Reproduce the data exactly.

┄┄┄┄┄┄┄┄┄┄┄┄┄┄┄┄┄┄┄┄

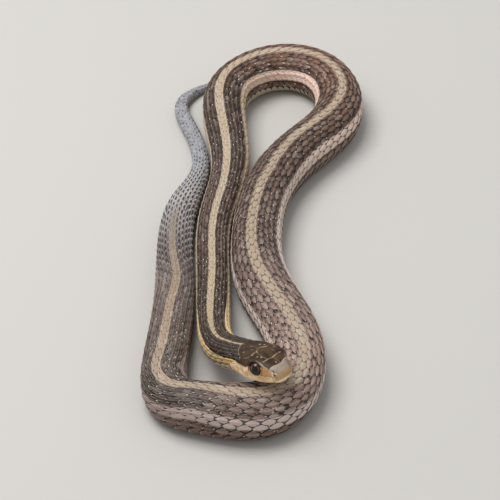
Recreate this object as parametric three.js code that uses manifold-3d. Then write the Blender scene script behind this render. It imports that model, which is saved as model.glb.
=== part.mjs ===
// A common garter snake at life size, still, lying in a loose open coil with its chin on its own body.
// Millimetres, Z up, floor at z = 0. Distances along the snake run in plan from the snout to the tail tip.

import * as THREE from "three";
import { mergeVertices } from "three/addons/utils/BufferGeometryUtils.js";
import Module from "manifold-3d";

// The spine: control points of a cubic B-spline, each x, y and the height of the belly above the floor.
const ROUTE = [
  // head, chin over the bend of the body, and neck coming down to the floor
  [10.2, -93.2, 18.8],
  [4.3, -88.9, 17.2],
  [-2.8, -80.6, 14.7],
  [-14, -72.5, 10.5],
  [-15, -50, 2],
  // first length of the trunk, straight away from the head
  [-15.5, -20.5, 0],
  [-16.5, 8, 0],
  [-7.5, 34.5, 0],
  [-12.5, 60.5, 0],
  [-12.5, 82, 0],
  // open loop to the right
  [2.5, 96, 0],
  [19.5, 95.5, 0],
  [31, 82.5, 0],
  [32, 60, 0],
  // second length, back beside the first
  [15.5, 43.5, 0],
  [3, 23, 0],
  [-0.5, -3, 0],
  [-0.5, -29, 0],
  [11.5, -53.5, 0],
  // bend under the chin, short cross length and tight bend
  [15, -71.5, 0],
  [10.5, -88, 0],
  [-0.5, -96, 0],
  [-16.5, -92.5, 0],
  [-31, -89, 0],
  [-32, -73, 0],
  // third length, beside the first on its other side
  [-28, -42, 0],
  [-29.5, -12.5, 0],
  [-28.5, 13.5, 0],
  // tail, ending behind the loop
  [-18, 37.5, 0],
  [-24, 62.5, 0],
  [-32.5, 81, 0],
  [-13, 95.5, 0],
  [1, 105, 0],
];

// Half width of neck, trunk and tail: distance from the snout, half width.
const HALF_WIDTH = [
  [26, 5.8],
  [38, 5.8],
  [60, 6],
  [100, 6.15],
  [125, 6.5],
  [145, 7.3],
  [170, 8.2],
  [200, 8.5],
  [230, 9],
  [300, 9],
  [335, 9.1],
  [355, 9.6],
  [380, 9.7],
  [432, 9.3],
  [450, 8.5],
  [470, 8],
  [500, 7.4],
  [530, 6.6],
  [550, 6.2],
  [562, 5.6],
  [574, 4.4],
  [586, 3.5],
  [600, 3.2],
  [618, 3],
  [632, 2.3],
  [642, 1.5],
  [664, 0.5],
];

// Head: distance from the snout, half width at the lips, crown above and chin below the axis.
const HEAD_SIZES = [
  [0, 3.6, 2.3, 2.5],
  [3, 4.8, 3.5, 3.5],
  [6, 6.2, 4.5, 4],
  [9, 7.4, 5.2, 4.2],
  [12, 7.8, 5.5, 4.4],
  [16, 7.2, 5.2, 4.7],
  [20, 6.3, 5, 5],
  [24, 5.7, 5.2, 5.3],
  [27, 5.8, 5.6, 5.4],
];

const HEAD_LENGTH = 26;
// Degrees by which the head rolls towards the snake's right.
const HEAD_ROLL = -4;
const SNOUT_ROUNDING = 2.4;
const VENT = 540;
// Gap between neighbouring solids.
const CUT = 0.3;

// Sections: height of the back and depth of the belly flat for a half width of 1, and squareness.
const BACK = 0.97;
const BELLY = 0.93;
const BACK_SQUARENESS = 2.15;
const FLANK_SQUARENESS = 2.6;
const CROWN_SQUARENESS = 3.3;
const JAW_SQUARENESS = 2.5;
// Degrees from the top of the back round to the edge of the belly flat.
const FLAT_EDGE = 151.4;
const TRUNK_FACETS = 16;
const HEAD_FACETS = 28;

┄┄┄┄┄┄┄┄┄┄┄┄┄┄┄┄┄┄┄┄

### Written solution:
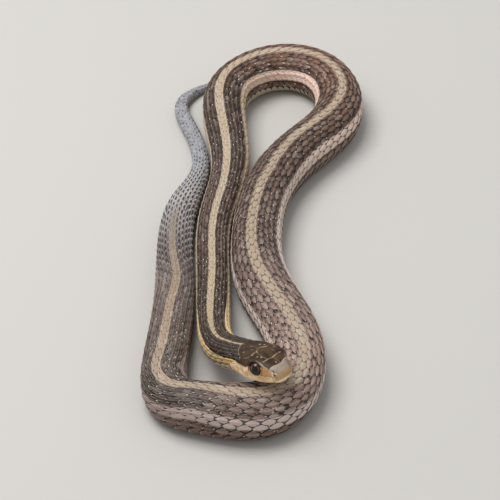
Recreate this object as parametric three.js code that uses manifold-3d. Then write the Blender scene script behind this render. It imports that model, which is saved as model.glb.
=== part.mjs ===
// A common garter snake at life size, still, lying in a loose open coil with its chin on its own body.
// Millimetres, Z up, floor at z = 0. Distances along the snake run in plan from the snout to the tail tip.

import * as THREE from "three";
import { mergeVertices } from "three/addons/utils/BufferGeometryUtils.js";
import Module from "manifold-3d";

// The spine: control points of a cubic B-spline, each x, y and the height of the belly above the floor.
const ROUTE = [
  // head, chin over the bend of the body, and neck coming down to the floor
  [10.2, -93.2, 18.8],
  [4.3, -88.9, 17.2],
  [-2.8, -80.6, 14.7],
  [-14, -72.5, 10.5],
  [-15, -50, 2],
  // first length of the trunk, straight away from the head
  [-15.5, -20.5, 0],
  [-16.5, 8, 0],
  [-7.5, 34.5, 0],
  [-12.5, 60.5, 0],
  [-12.5, 82, 0],
  // open loop to the right
  [2.5, 96, 0],
  [19.5, 95.5, 0],
  [31, 82.5, 0],
  [32, 60, 0],
  // second length, back beside the first
  [15.5, 43.5, 0],
  [3, 23, 0],
  [-0.5, -3, 0],
  [-0.5, -29, 0],
  [11.5, -53.5, 0],
  // bend under the chin, short cross length and tight bend
  [15, -71.5, 0],
  [10.5, -88, 0],
  [-0.5, -96, 0],
  [-16.5, -92.5, 0],
  [-31, -89, 0],
  [-32, -73, 0],
  // third length, beside the first on its other side
  [-28, -42, 0],
  [-29.5, -12.5, 0],
  [-28.5, 13.5, 0],
  // tail, ending behind the loop
  [-18, 37.5, 0],
  [-24, 62.5, 0],
  [-32.5, 81, 0],
  [-13, 95.5, 0],
  [1, 105, 0],
];

// Half width of neck, trunk and tail: distance from the snout, half width.
const HALF_WIDTH = [
  [26, 5.8],
  [38, 5.8],
  [60, 6],
  [100, 6.15],
  [125, 6.5],
  [145, 7.3],
  [170, 8.2],
  [200, 8.5],
  [230, 9],
  [300, 9],
  [335, 9.1],
  [355, 9.6],
  [380, 9.7],
  [432, 9.3],
  [450, 8.5],
  [470, 8],
  [500, 7.4],
  [530, 6.6],
  [550, 6.2],
  [562, 5.6],
  [574, 4.4],
  [586, 3.5],
  [600, 3.2],
  [618, 3],
  [632, 2.3],
  [642, 1.5],
  [664, 0.5],
];

// Head: distance from the snout, half width at the lips, crown above and chin below the axis.
const HEAD_SIZES = [
  [0, 3.6, 2.3, 2.5],
  [3, 4.8, 3.5, 3.5],
  [6, 6.2, 4.5, 4],
  [9, 7.4, 5.2, 4.2],
  [12, 7.8, 5.5, 4.4],
  [16, 7.2, 5.2, 4.7],
  [20, 6.3, 5, 5],
  [24, 5.7, 5.2, 5.3],
  [27, 5.8, 5.6, 5.4],
];

const HEAD_LENGTH = 26;
// Degrees by which the head rolls towards the snake's right.
const HEAD_ROLL = -4;
const SNOUT_ROUNDING = 2.4;
const VENT = 540;
// Gap between neighbouring solids.
const CUT = 0.3;

// Sections: height of the back and depth of the belly flat for a half width of 1, and squareness.
const BACK = 0.97;
const BELLY = 0.93;
const BACK_SQUARENESS = 2.15;
const FLANK_SQUARENESS = 2.6;
const CROWN_SQUARENESS = 3.3;
const JAW_SQUARENESS = 2.5;
// Degrees from the top of the back round to the edge of the belly flat.
const FLAT_EDGE = 151.4;
const TRUNK_FACETS = 16;
const HEAD_FACETS = 28;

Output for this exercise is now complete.